Your instructions.
Copy nothing but the lines below running from the line containing "way that the" through the line containing "obj.matrix_parent_inverse = Matrix.Identity(4)", both end lines included.

Data.
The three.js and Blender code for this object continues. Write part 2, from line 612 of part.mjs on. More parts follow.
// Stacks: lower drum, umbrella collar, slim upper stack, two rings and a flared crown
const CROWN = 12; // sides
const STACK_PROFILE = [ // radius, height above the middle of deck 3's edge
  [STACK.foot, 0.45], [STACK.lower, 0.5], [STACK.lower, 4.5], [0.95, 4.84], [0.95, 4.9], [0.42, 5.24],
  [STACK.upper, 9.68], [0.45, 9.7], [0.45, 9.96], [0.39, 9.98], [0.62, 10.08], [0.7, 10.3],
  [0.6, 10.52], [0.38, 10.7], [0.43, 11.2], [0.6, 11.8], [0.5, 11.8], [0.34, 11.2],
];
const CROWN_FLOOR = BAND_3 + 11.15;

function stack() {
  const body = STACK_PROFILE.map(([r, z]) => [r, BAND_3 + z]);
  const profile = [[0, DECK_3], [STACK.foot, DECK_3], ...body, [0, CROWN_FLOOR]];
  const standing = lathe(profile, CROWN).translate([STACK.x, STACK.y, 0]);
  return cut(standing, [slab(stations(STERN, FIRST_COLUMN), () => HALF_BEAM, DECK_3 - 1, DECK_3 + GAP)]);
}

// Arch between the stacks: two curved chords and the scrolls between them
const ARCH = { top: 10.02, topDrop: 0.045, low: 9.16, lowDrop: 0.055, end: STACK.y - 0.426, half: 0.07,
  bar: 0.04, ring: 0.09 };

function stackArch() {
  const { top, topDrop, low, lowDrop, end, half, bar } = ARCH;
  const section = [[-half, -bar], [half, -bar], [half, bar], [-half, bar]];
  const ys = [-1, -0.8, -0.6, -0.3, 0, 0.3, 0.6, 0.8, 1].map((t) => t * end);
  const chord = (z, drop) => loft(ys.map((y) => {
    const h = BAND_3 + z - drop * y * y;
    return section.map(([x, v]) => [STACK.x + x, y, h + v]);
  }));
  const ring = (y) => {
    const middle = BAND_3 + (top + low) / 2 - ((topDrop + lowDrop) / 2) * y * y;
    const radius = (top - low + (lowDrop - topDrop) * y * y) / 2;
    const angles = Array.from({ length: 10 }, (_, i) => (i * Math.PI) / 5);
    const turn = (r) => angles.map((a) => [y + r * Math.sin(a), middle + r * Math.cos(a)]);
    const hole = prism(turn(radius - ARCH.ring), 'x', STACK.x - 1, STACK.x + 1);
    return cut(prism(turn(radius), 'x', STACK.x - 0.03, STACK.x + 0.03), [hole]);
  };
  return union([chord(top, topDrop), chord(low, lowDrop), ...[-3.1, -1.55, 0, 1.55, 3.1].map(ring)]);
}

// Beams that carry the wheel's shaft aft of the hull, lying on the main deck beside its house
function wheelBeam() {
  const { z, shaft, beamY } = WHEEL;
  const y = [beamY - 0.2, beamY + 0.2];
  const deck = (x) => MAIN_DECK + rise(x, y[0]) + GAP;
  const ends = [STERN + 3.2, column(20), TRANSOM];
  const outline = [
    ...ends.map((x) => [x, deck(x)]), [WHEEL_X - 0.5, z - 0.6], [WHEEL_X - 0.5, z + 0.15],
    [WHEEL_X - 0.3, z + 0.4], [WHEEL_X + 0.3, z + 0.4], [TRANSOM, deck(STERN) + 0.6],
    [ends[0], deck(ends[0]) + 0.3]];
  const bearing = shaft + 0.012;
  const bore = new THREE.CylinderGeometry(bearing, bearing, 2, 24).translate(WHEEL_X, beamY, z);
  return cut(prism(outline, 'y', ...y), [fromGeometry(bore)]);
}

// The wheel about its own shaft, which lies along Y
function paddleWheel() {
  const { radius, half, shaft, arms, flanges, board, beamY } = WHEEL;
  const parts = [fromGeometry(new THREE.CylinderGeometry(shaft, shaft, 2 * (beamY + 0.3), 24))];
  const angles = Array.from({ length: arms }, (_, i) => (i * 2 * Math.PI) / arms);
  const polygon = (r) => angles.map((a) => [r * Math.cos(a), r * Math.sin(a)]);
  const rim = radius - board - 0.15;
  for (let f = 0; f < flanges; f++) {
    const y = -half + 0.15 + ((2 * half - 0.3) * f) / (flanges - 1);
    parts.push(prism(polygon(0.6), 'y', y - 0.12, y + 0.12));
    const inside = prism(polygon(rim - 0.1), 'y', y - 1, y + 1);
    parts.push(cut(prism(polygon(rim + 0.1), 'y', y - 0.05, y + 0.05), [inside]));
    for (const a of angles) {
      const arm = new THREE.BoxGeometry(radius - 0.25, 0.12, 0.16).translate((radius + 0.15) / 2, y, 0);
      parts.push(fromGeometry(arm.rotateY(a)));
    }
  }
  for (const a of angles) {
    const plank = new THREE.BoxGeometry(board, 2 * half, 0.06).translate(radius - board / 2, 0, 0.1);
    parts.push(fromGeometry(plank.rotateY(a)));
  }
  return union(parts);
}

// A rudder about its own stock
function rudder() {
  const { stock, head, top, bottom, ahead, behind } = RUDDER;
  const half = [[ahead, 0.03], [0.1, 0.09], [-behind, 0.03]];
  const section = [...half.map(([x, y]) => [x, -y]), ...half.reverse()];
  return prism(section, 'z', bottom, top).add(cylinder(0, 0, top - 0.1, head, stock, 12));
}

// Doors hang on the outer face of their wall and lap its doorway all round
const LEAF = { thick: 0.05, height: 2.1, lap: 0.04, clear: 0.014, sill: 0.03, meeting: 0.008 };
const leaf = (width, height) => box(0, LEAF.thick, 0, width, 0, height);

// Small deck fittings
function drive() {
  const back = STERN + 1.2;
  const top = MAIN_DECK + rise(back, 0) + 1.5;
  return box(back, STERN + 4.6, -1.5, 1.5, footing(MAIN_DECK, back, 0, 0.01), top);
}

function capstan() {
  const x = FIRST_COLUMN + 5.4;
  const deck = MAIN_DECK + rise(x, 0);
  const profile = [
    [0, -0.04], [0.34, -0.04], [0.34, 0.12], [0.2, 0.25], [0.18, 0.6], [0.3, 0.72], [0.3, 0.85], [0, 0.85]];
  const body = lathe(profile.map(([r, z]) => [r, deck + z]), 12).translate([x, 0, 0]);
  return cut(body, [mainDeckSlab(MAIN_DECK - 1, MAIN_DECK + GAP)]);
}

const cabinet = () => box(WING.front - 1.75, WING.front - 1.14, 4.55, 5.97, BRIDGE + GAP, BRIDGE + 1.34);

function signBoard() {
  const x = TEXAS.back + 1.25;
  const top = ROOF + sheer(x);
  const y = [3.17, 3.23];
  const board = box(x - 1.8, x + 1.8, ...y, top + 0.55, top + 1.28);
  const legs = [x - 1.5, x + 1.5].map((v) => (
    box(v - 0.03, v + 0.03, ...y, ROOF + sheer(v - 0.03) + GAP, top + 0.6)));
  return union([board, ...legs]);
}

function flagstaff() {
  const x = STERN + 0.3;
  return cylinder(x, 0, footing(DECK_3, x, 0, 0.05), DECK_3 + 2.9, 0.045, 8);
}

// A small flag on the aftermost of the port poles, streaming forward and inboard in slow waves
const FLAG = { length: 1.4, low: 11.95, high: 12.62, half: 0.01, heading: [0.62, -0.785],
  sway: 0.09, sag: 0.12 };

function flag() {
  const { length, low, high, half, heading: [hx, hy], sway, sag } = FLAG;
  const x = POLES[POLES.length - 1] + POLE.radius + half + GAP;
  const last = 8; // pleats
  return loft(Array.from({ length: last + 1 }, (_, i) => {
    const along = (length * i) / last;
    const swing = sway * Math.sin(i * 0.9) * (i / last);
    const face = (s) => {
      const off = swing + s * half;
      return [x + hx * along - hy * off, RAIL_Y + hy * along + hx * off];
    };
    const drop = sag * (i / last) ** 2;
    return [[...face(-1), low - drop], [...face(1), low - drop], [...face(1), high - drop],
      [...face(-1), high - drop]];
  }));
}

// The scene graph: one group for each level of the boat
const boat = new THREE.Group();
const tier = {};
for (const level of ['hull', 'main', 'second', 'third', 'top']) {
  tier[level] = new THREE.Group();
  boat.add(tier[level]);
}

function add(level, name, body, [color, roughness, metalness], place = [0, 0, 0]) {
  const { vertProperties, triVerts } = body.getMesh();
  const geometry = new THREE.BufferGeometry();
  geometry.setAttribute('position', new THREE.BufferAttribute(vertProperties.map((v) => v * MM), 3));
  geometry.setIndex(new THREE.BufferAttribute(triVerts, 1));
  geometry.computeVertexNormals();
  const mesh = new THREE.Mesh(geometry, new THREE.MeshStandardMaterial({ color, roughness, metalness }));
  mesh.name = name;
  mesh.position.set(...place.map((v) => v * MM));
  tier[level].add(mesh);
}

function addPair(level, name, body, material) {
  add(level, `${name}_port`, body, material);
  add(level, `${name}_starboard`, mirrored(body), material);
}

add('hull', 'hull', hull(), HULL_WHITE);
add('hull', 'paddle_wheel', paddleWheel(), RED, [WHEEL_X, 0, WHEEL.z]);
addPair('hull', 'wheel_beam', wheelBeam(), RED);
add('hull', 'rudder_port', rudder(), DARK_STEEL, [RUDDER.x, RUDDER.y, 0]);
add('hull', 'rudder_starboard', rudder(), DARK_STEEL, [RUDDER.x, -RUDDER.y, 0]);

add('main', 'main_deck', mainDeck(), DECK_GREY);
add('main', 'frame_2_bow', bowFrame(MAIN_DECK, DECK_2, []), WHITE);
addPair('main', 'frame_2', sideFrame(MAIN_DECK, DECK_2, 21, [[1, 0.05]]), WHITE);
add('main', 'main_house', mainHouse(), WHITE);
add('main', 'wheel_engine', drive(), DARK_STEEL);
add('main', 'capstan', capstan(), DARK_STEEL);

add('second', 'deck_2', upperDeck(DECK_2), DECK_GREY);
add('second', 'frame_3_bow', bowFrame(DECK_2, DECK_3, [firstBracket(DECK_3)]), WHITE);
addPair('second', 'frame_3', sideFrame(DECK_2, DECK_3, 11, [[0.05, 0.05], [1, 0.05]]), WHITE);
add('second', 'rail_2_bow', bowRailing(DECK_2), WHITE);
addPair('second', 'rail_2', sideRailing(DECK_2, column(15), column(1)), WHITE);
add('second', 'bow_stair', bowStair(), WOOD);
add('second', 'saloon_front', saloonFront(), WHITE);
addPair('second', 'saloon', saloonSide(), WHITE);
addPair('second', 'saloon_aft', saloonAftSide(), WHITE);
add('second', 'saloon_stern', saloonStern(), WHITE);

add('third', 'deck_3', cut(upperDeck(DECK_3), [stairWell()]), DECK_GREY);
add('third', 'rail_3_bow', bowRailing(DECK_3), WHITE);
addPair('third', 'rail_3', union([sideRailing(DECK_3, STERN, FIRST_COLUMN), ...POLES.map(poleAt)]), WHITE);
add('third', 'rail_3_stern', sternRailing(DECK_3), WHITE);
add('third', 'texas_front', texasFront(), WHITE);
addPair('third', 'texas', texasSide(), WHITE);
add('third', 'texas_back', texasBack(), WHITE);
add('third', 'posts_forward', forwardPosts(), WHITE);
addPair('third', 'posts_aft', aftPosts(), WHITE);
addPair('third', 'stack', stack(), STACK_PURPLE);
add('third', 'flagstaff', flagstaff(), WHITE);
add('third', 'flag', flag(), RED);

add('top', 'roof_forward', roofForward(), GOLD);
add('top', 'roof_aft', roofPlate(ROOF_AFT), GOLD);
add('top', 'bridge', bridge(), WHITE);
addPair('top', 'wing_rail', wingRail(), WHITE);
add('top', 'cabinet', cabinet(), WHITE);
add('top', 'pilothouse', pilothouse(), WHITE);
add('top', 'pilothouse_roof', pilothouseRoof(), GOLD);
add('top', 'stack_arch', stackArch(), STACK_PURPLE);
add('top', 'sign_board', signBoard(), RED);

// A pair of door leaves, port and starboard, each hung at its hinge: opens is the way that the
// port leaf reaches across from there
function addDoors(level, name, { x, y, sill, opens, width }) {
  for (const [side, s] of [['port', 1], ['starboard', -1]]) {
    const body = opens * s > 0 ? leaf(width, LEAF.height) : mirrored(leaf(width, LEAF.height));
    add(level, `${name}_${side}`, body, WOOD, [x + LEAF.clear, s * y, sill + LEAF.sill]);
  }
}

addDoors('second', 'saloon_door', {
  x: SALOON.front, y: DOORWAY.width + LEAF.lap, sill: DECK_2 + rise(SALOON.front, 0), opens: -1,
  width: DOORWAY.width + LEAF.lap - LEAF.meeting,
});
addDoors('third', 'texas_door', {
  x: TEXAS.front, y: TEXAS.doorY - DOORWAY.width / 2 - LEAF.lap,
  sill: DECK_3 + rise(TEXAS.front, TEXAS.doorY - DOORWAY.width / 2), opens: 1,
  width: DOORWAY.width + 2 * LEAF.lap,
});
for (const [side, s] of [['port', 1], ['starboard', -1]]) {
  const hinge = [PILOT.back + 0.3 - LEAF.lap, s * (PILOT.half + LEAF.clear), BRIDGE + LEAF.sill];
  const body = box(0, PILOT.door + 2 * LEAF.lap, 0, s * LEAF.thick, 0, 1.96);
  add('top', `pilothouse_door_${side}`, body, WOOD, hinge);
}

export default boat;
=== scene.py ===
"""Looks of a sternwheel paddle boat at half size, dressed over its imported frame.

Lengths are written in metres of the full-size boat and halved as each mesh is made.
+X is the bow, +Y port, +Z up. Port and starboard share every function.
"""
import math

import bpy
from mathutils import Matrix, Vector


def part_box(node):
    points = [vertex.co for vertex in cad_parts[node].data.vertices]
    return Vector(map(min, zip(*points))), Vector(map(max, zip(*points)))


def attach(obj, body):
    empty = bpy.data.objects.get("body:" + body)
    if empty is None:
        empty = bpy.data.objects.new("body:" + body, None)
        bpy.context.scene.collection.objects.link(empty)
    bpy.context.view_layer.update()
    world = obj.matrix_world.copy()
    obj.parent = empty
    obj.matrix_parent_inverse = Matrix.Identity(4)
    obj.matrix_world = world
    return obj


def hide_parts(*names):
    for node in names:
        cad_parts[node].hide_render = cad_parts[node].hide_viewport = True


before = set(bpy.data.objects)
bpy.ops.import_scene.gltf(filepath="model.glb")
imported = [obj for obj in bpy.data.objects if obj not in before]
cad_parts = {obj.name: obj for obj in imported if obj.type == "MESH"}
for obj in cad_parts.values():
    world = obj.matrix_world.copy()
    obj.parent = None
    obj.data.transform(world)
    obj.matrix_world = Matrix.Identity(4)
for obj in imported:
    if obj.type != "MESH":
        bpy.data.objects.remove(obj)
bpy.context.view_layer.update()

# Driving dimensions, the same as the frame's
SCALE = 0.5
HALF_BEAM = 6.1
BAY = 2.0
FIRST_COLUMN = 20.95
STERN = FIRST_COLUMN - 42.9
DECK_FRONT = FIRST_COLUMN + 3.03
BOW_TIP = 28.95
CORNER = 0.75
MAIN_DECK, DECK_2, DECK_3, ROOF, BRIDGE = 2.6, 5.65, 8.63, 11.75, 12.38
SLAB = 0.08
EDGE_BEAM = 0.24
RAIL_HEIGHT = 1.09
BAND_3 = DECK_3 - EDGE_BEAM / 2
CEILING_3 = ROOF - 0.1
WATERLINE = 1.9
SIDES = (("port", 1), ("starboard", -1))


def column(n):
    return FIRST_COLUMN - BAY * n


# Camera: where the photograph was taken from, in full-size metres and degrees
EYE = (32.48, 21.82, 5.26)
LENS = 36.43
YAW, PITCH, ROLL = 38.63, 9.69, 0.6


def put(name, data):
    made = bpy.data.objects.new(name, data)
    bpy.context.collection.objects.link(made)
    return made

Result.
// A pair of door leaves, port and starboard, each hung at its hinge: opens is the way that the
// port leaf reaches across from there
function addDoors(level, name, { x, y, sill, opens, width }) {
  for (const [side, s] of [['port', 1], ['starboard', -1]]) {
    const body = opens * s > 0 ? leaf(width, LEAF.height) : mirrored(leaf(width, LEAF.height));
    add(level, `${name}_${side}`, body, WOOD, [x + LEAF.clear, s * y, sill + LEAF.sill]);
  }
}

addDoors('second', 'saloon_door', {
  x: SALOON.front, y: DOORWAY.width + LEAF.lap, sill: DECK_2 + rise(SALOON.front, 0), opens: -1,
  width: DOORWAY.width + LEAF.lap - LEAF.meeting,
});
addDoors('third', 'texas_door', {
  x: TEXAS.front, y: TEXAS.doorY - DOORWAY.width / 2 - LEAF.lap,
  sill: DECK_3 + rise(TEXAS.front, TEXAS.doorY - DOORWAY.width / 2), opens: 1,
  width: DOORWAY.width + 2 * LEAF.lap,
});
for (const [side, s] of [['port', 1], ['starboard', -1]]) {
  const hinge = [PILOT.back + 0.3 - LEAF.lap, s * (PILOT.half + LEAF.clear), BRIDGE + LEAF.sill];
  const body = box(0, PILOT.door + 2 * LEAF.lap, 0, s * LEAF.thick, 0, 1.96);
  add('top', `pilothouse_door_${side}`, body, WOOD, hinge);
}

export default boat;
=== scene.py ===
"""Looks of a sternwheel paddle boat at half size, dressed over its imported frame.

Lengths are written in metres of the full-size boat and halved as each mesh is made.
+X is the bow, +Y port, +Z up. Port and starboard share every function.
"""
import math

import bpy
from mathutils import Matrix, Vector


def part_box(node):
    points = [vertex.co for vertex in cad_parts[node].data.vertices]
    return Vector(map(min, zip(*points))), Vector(map(max, zip(*points)))


def attach(obj, body):
    empty = bpy.data.objects.get("body:" + body)
    if empty is None:
        empty = bpy.data.objects.new("body:" + body, None)
        bpy.context.scene.collection.objects.link(empty)
    bpy.context.view_layer.update()
    world = obj.matrix_world.copy()
    obj.parent = empty
    obj.matrix_parent_inverse = Matrix.Identity(4)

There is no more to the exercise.